COLLECTED MATERIAL
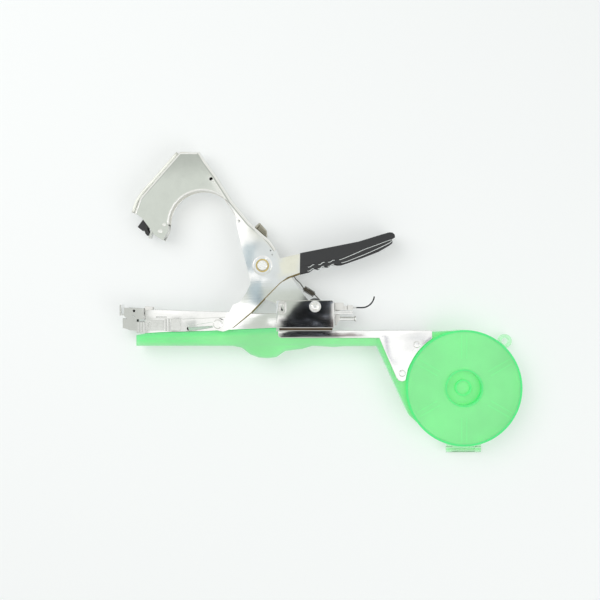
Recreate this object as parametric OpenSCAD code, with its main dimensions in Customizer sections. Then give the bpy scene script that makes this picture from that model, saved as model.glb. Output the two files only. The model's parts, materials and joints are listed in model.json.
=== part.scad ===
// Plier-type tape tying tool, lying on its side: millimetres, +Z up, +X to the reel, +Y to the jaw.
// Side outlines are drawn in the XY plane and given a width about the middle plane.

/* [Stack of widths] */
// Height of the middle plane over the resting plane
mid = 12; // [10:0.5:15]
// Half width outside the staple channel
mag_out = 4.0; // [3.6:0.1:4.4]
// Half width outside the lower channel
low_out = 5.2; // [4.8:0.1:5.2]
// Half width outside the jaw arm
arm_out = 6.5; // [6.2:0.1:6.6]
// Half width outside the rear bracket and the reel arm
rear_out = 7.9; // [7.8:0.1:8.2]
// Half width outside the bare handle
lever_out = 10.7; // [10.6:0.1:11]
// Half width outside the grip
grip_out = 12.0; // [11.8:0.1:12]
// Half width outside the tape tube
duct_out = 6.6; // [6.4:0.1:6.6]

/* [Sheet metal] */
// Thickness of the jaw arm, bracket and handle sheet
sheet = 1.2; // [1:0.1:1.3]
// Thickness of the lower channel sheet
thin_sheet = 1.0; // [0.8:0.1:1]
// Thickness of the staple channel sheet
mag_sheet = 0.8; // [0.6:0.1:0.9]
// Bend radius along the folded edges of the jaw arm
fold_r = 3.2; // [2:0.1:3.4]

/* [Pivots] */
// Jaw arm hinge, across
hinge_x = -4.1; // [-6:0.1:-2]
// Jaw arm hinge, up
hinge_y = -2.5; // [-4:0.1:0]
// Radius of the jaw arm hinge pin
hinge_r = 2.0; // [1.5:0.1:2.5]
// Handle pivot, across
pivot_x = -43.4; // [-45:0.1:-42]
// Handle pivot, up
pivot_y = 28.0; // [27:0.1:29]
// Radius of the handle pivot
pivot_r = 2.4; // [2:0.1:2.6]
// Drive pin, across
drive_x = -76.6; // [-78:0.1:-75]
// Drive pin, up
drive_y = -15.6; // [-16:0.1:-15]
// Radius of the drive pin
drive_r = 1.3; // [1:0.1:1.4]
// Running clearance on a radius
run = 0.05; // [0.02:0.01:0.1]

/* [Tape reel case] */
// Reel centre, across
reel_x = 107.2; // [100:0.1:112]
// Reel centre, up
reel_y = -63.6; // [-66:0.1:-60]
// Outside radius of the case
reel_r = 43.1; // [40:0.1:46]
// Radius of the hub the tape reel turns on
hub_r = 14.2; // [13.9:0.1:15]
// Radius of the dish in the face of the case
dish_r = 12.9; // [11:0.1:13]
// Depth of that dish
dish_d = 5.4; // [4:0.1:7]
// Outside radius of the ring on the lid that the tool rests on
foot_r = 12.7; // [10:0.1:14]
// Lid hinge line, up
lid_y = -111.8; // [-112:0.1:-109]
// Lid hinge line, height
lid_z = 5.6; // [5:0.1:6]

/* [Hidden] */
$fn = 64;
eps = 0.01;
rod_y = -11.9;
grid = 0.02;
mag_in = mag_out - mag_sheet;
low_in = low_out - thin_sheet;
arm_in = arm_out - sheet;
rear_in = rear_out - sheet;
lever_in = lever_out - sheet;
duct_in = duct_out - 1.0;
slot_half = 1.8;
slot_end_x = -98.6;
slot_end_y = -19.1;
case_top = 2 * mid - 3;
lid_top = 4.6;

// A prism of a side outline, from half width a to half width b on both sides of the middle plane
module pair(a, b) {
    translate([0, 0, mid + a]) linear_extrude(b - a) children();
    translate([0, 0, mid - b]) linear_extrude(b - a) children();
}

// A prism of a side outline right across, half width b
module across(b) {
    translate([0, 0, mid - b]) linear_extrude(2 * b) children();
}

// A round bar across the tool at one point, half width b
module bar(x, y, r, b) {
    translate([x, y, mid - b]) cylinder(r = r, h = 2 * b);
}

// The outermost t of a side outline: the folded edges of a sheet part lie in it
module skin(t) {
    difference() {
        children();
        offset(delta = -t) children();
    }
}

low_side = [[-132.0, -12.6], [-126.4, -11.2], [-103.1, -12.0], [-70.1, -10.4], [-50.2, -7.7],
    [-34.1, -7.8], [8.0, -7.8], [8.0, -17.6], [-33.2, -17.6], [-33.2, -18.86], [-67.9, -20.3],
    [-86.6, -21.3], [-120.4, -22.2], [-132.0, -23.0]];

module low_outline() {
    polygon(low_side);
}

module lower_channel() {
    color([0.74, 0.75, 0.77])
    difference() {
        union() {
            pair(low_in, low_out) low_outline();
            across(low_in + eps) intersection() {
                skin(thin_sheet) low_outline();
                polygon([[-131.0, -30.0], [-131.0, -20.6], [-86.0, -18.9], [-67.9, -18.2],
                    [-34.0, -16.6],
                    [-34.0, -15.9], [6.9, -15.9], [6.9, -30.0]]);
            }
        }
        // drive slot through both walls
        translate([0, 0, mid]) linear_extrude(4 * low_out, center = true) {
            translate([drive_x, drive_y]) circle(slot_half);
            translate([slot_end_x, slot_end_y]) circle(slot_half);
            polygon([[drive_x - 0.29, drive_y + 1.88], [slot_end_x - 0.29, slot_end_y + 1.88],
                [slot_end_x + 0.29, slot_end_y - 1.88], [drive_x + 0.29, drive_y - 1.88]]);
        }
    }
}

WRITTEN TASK
Copy out the material word for word and line for line.

RESULT FOR THIS EXERCISE
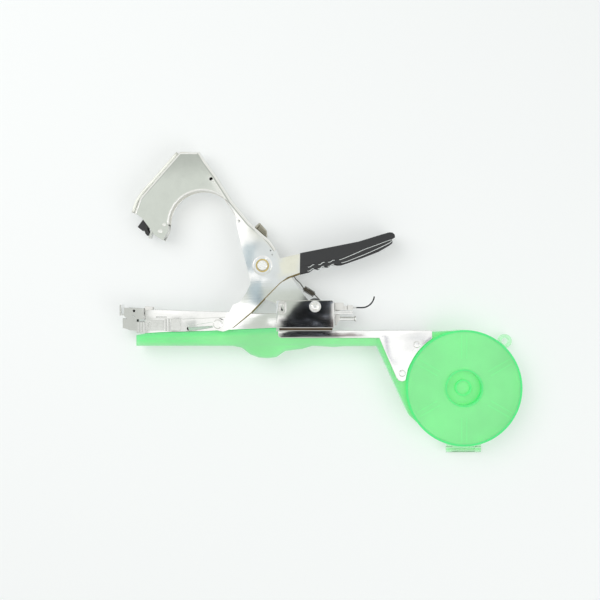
Recreate this object as parametric OpenSCAD code, with its main dimensions in Customizer sections. Then give the bpy scene script that makes this picture from that model, saved as model.glb. Output the two files only. The model's parts, materials and joints are listed in model.json.
=== part.scad ===
// Plier-type tape tying tool, lying on its side: millimetres, +Z up, +X to the reel, +Y to the jaw.
// Side outlines are drawn in the XY plane and given a width about the middle plane.

/* [Stack of widths] */
// Height of the middle plane over the resting plane
mid = 12; // [10:0.5:15]
// Half width outside the staple channel
mag_out = 4.0; // [3.6:0.1:4.4]
// Half width outside the lower channel
low_out = 5.2; // [4.8:0.1:5.2]
// Half width outside the jaw arm
arm_out = 6.5; // [6.2:0.1:6.6]
// Half width outside the rear bracket and the reel arm
rear_out = 7.9; // [7.8:0.1:8.2]
// Half width outside the bare handle
lever_out = 10.7; // [10.6:0.1:11]
// Half width outside the grip
grip_out = 12.0; // [11.8:0.1:12]
// Half width outside the tape tube
duct_out = 6.6; // [6.4:0.1:6.6]

/* [Sheet metal] */
// Thickness of the jaw arm, bracket and handle sheet
sheet = 1.2; // [1:0.1:1.3]
// Thickness of the lower channel sheet
thin_sheet = 1.0; // [0.8:0.1:1]
// Thickness of the staple channel sheet
mag_sheet = 0.8; // [0.6:0.1:0.9]
// Bend radius along the folded edges of the jaw arm
fold_r = 3.2; // [2:0.1:3.4]

/* [Pivots] */
// Jaw arm hinge, across
hinge_x = -4.1; // [-6:0.1:-2]
// Jaw arm hinge, up
hinge_y = -2.5; // [-4:0.1:0]
// Radius of the jaw arm hinge pin
hinge_r = 2.0; // [1.5:0.1:2.5]
// Handle pivot, across
pivot_x = -43.4; // [-45:0.1:-42]
// Handle pivot, up
pivot_y = 28.0; // [27:0.1:29]
// Radius of the handle pivot
pivot_r = 2.4; // [2:0.1:2.6]
// Drive pin, across
drive_x = -76.6; // [-78:0.1:-75]
// Drive pin, up
drive_y = -15.6; // [-16:0.1:-15]
// Radius of the drive pin
drive_r = 1.3; // [1:0.1:1.4]
// Running clearance on a radius
run = 0.05; // [0.02:0.01:0.1]

/* [Tape reel case] */
// Reel centre, across
reel_x = 107.2; // [100:0.1:112]
// Reel centre, up
reel_y = -63.6; // [-66:0.1:-60]
// Outside radius of the case
reel_r = 43.1; // [40:0.1:46]
// Radius of the hub the tape reel turns on
hub_r = 14.2; // [13.9:0.1:15]
// Radius of the dish in the face of the case
dish_r = 12.9; // [11:0.1:13]
// Depth of that dish
dish_d = 5.4; // [4:0.1:7]
// Outside radius of the ring on the lid that the tool rests on
foot_r = 12.7; // [10:0.1:14]
// Lid hinge line, up
lid_y = -111.8; // [-112:0.1:-109]
// Lid hinge line, height
lid_z = 5.6; // [5:0.1:6]

/* [Hidden] */
$fn = 64;
eps = 0.01;
rod_y = -11.9;
grid = 0.02;
mag_in = mag_out - mag_sheet;
low_in = low_out - thin_sheet;
arm_in = arm_out - sheet;
rear_in = rear_out - sheet;
lever_in = lever_out - sheet;
duct_in = duct_out - 1.0;
slot_half = 1.8;
slot_end_x = -98.6;
slot_end_y = -19.1;
case_top = 2 * mid - 3;
lid_top = 4.6;

// A prism of a side outline, from half width a to half width b on both sides of the middle plane
module pair(a, b) {
    translate([0, 0, mid + a]) linear_extrude(b - a) children();
    translate([0, 0, mid - b]) linear_extrude(b - a) children();
}

// A prism of a side outline right across, half width b
module across(b) {
    translate([0, 0, mid - b]) linear_extrude(2 * b) children();
}

// A round bar across the tool at one point, half width b
module bar(x, y, r, b) {
    translate([x, y, mid - b]) cylinder(r = r, h = 2 * b);
}

// The outermost t of a side outline: the folded edges of a sheet part lie in it
module skin(t) {
    difference() {
        children();
        offset(delta = -t) children();
    }
}

low_side = [[-132.0, -12.6], [-126.4, -11.2], [-103.1, -12.0], [-70.1, -10.4], [-50.2, -7.7],
    [-34.1, -7.8], [8.0, -7.8], [8.0, -17.6], [-33.2, -17.6], [-33.2, -18.86], [-67.9, -20.3],
    [-86.6, -21.3], [-120.4, -22.2], [-132.0, -23.0]];

module low_outline() {
    polygon(low_side);
}

module lower_channel() {
    color([0.74, 0.75, 0.77])
    difference() {
        union() {
            pair(low_in, low_out) low_outline();
            across(low_in + eps) intersection() {
                skin(thin_sheet) low_outline();
                polygon([[-131.0, -30.0], [-131.0, -20.6], [-86.0, -18.9], [-67.9, -18.2],
                    [-34.0, -16.6],
                    [-34.0, -15.9], [6.9, -15.9], [6.9, -30.0]]);
            }
        }
        // drive slot through both walls
        translate([0, 0, mid]) linear_extrude(4 * low_out, center = true) {
            translate([drive_x, drive_y]) circle(slot_half);
            translate([slot_end_x, slot_end_y]) circle(slot_half);
            polygon([[drive_x - 0.29, drive_y + 1.88], [slot_end_x - 0.29, slot_end_y + 1.88],
                [slot_end_x + 0.29, slot_end_y - 1.88], [drive_x + 0.29, drive_y - 1.88]]);
        }
    }
}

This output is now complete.